Asian Agri Group (AAG) dituding sengaja mengaburkan kasus pengemplangan pajak dari ranah pidana ke ranah pelanggaran administrasi. Ini dilakukan dengan cara melontarkan wacana bahwa kasus pajak seharusnya tidak dapat diselesaikan melalui ranah pengadilan umum.
Peneliti Katadata Metta Dharmasaputra mengatakan, terdapat alasan mengapa AAG berusaha dengan sangat keras agar kasus tersebut diselesaikan melalui pengadilan pajak. Menurut dia, AAG akan mendapat tuntutan untuk membayar tunggakan pajak jauh lebih besar dari beban yang dikenakan jika kasus tersebut ma400suk ranah pidana.
"Kalau pidana, dia (AAG) bisa dituntut 400 persen dari tunggakan plus pokoknya. Jadi total Rp 6,5 triliun. Jelas nilai yang sangat besar," ujar Metta dalam diskusi 'Quo Vadis Skandal Pajak Asian Agri' di Kantor Indonesia Corruption Watch (ICW), Jakarta, Jumat (24/1).
Metta melanjutkan, AAG sangat berambisi agar lepas dari jeratan pidana dan kasus ini beralih ke Pengadilan Pajak. Ini karena AAG hanya akan dinyatakan melanggar administrasi perpajakan dan hanya mendapat denda sebesar 24 persen per tahun selama 2 tahun.
"Artinya, hanya 48 persen kali pokoknya," ungkap Metta.
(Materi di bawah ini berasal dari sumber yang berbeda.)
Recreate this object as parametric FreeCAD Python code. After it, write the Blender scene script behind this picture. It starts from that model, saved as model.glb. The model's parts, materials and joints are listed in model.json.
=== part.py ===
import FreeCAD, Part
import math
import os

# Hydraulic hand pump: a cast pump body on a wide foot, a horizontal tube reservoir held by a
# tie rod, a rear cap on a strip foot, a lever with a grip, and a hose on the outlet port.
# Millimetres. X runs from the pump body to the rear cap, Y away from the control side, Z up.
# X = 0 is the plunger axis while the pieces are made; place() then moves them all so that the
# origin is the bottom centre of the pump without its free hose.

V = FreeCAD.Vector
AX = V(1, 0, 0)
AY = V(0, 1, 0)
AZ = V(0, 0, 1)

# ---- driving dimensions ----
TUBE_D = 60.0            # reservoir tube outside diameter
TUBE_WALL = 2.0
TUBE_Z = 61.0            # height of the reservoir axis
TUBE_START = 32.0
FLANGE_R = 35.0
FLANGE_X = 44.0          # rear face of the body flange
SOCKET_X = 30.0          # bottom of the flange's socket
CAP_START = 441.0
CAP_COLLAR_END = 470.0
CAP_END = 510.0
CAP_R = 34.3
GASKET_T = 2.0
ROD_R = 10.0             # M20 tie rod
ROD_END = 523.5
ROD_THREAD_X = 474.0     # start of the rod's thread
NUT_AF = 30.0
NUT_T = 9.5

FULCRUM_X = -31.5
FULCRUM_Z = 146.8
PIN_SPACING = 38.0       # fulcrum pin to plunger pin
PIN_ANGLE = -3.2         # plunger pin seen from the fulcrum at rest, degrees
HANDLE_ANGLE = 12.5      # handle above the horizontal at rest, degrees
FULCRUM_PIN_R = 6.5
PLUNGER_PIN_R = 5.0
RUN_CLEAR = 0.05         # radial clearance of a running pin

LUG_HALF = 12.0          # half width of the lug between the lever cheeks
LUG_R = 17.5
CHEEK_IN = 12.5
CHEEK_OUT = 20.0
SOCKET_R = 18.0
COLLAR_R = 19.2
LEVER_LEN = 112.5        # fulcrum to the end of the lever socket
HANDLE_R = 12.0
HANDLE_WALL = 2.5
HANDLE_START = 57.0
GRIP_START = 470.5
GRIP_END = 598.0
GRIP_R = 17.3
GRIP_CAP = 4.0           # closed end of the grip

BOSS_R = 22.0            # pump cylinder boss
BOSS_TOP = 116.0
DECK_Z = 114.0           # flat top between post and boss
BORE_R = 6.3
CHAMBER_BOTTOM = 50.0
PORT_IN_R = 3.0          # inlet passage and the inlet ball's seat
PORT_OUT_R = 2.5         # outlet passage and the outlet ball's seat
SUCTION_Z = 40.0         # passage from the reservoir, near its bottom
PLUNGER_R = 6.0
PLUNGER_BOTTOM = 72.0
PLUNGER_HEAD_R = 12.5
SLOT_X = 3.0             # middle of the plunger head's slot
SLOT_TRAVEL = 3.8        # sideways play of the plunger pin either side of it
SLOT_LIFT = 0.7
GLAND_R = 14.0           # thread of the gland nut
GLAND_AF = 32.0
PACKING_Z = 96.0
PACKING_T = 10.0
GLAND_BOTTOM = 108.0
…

Padahal, terang Metta, seluruh fakta yang terjadi terkait kasus ini sebenarnya menunjukkan ada upaya kesengajaan yang dilakukan beberapa direksi AAG untuk menyiasati pajak. Hal ini didasarkan pada adanya tax planning meeting beberapa kali yang hasilnya menyatakan pendapatan perusahaan kecil sehingga beban pajak tidak terlalu tinggi.
"Jelas ini kasus tax evasion (pengemplangan pajak). Ini yang bertahun-tahun berusaha disumirkan, bahwa ini adalah tax avoidance (pengecilan pajak), bukan tax evasion. Karena tax evasion ini implikasinya pidana," ungkap Metta.
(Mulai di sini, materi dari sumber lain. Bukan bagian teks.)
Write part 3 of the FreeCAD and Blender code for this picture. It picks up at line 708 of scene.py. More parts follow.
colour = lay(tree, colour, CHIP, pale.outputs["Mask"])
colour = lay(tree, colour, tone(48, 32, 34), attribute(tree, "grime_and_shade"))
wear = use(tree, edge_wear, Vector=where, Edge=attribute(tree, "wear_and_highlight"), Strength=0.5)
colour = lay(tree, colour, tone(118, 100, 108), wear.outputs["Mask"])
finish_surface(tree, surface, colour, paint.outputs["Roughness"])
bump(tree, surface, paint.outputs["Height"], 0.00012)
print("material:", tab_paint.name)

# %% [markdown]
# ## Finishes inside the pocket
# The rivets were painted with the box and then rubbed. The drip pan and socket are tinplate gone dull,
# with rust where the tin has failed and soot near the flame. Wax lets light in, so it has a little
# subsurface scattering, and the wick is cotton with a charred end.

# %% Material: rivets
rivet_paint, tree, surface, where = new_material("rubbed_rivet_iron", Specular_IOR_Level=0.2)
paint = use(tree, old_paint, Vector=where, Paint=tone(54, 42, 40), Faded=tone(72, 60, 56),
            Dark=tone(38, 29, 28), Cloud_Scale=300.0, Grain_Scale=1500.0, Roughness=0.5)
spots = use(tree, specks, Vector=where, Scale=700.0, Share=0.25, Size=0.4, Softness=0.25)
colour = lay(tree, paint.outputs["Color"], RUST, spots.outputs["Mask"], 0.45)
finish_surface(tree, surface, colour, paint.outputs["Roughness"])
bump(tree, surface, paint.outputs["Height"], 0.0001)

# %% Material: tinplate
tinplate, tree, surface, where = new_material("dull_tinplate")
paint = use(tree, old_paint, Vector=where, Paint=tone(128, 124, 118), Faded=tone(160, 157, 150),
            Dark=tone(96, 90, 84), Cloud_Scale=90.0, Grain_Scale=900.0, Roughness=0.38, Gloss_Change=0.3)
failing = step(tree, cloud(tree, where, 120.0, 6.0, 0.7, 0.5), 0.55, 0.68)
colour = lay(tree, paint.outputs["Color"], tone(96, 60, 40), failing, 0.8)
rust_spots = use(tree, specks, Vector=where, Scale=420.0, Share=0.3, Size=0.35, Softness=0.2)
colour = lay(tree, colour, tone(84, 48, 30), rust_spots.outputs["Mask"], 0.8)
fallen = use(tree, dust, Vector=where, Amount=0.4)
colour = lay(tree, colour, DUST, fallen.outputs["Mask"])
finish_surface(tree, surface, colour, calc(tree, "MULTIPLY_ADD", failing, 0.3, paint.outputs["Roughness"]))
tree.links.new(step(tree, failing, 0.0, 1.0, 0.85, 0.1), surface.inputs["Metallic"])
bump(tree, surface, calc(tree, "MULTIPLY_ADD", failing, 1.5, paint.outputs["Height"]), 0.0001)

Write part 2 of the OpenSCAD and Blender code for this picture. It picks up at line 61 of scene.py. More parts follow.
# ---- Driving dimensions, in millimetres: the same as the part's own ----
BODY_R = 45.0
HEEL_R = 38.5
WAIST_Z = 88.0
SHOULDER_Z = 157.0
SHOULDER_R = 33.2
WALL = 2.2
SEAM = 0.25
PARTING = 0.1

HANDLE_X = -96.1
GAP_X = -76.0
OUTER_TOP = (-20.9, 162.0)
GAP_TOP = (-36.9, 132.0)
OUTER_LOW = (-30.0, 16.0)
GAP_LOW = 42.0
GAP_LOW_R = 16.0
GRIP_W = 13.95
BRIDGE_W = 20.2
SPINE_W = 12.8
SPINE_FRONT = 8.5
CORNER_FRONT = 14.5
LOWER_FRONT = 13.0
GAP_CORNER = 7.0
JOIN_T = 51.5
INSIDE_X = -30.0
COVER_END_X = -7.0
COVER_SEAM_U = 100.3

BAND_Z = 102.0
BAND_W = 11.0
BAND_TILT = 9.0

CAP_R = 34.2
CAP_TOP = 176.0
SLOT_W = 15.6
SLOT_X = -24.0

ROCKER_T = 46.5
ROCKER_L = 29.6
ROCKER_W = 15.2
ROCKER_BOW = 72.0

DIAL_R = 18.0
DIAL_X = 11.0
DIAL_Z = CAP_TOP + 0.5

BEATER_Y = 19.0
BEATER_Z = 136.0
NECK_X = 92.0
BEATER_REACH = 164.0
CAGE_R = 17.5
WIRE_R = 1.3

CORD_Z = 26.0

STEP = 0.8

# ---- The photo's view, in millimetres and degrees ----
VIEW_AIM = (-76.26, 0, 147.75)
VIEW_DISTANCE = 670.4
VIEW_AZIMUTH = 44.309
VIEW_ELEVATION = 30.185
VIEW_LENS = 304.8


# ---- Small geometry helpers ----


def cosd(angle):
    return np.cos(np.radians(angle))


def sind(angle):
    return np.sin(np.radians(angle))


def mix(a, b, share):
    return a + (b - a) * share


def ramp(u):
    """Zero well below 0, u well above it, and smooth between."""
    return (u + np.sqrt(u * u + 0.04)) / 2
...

Pada kesempatan yang sama, Pakar Perpajakan Yustinus Prastowo melihat kejanggalan pada kasus ini. Pasalnya, hanya ada satu tersangka yang ditetapkan yaitu Suwir Laut (SL).
"SL mengadakan tax planning meeting. Berarti ada perencanaan. Bukan SL punya ide dari langit. Jelas dalam dakwaan ada rapat," jelas Prastowo.
Selain itu, Prastowo menerangkan, jika dicermati, putusan MA pun mengandung kejanggalan. Ini lantaran semua pertimbangan yang digunakan dalam menjatuhkan putusan Kasasi tersebut menggunakan bahasa yang merujuk pada makna pengecilan pajak meski pada akhirnya amar putusan tersebut menyatakan ada pengemplangan.
"Putusan MA dekat sekali dengan 'pengecilan'. Putusannya jadi bukan pidana, tapi dengan administratif," pungkas dia.